Greensburg president announces retirement

George F. Chambers, president of Pitt's Greensburg campus (UPG), has announced his retirement effective Jan. 1. He has served as UPG's president since 1980.

Following his retirement, Chambers will become president emeritus of UPG and chair of the University of Pittsburgh at Greensburg Foundation, the campus's fundraising arm.

Chambers said a search committee will be formed to find a new president and that UPG faculty will vote on representatives for the committee. But "none of that has happened yet because I just announced," he added.

In a prepared statement, Provost James Maher praised Chamber's leadership of UPG and both the academic and physical growth that has occurred under him.

"During his 16 years as president," Maher noted, "the stature and reputation of Pitt Greensburg have grown significantly, and we're all pleased that even in his retirement, Dr. Chambers will be continuing his involvement with the campus." As president, Chambers oversaw the development of UPG into a four-year degree-granting campus and a building boom that included new dormitories, a library, classrooms, a student center, faculty offices and playing fields.

In addition, he doubled enrollment to 1,150 students, expanded the curriculum to meet a broader spectrum of community needs and ran a successful capital campaign that raised $22 million.

Of Chambers's numerous accomplishments, UPG Vice President for Administration Guy Rossetti said his most important was the physical development of the campus from a small handful of buildings in 1980 to the point where UPG now resembles a liberal arts college equal to any in western Pennsylvania.

"I think that was absolutely necessary and it was the logical next step in the development of this campus, and it was achieved," said Rossetti.

On the academic front, Rossetti pointed out that UPG's faculty more than doubled in size to about 60 during Chambers's administration. "One of the high points also was that we got four-year degree-granting authority in 1989," he continued. "That was an important achievement because now not only physically do we look like a public liberal arts college, but we actually grant our own degrees." Patricia Duck, director of UPG's Millstein Library, and Linda King, the programmer analysis in UPG's computer center, agreed that Chamber's greatest accomplishment is the physical growth of the campus, which Duck called phenomenal.

"I am sitting in a brand new library," Duck pointed out. "And now he's started the children's literature collection in memory of his wife who passed away about two years ago.

"If you build it, they will come," she added. "That's how it has been going.
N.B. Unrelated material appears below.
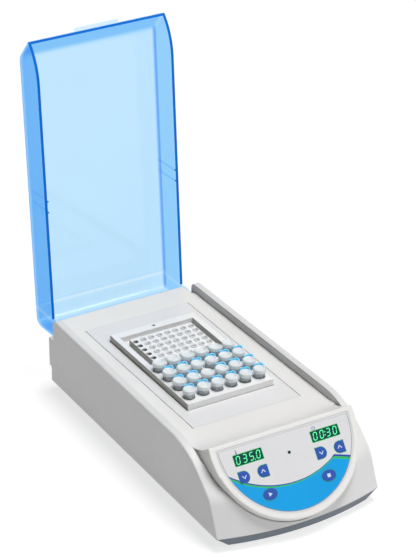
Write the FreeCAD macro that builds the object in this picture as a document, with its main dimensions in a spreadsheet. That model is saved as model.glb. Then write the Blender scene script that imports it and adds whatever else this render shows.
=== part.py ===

We can't build the dorms fast enough. It's a very nice problem to have." For his part, Chambers said he is proud of everything he has been able to accomplish at UPG including, "building the entire campus, creating a four-year degree-granting program, expanding the curriculum and putting a real taproot down into the community." Chambers has sought to make UPG an important part of the local community because, "if no one thinks you're very important, you're not likely to be able to raise money or do anything else." To gain support for UPG in Greensburg and Westmoreland County, Chambers took on the long-term cultivation of the community by offering programs that the public views as important.
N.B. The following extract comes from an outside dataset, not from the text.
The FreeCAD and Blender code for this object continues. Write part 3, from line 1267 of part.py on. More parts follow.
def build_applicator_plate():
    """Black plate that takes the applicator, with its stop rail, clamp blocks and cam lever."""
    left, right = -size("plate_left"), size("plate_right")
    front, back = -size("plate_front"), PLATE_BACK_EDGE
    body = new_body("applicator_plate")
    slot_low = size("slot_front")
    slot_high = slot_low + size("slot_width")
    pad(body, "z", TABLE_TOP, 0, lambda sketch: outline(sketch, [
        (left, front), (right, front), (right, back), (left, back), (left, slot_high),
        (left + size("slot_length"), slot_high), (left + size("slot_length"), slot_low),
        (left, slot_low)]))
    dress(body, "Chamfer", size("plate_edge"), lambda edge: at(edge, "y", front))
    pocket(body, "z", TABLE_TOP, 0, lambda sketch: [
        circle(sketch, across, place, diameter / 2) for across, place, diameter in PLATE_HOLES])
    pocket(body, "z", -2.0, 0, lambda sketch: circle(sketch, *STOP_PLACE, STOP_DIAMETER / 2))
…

"We now have 14 or 15 curriculums that are highly desired and a campus that is growing all of the time," he said.

Concerning his retirement, Chambers said he simply decided to retire because "it's about time." He had originally planned to leave his post last year, but decided to put his retirement off for another year after the sudden death of his wife, Joan.

Prior to becoming president of UPG, Chambers served as president of Nassau Community College in Garden City, N. Y., from 1965 through 1979. Before that, from 1959 to 1965, he was director of development programs and University development at Pitt. He also served as director of corporate liaison at the State University of New York (SUNY) at Buffalo, from 1958 to 1959.

Chambers earned a Bachelor of Arts in chemistry in 1947, a master's of business administration in 1956 and a Ph.D. in business administration and economics in 1958. All of his degrees are from SUNY-Buffalo.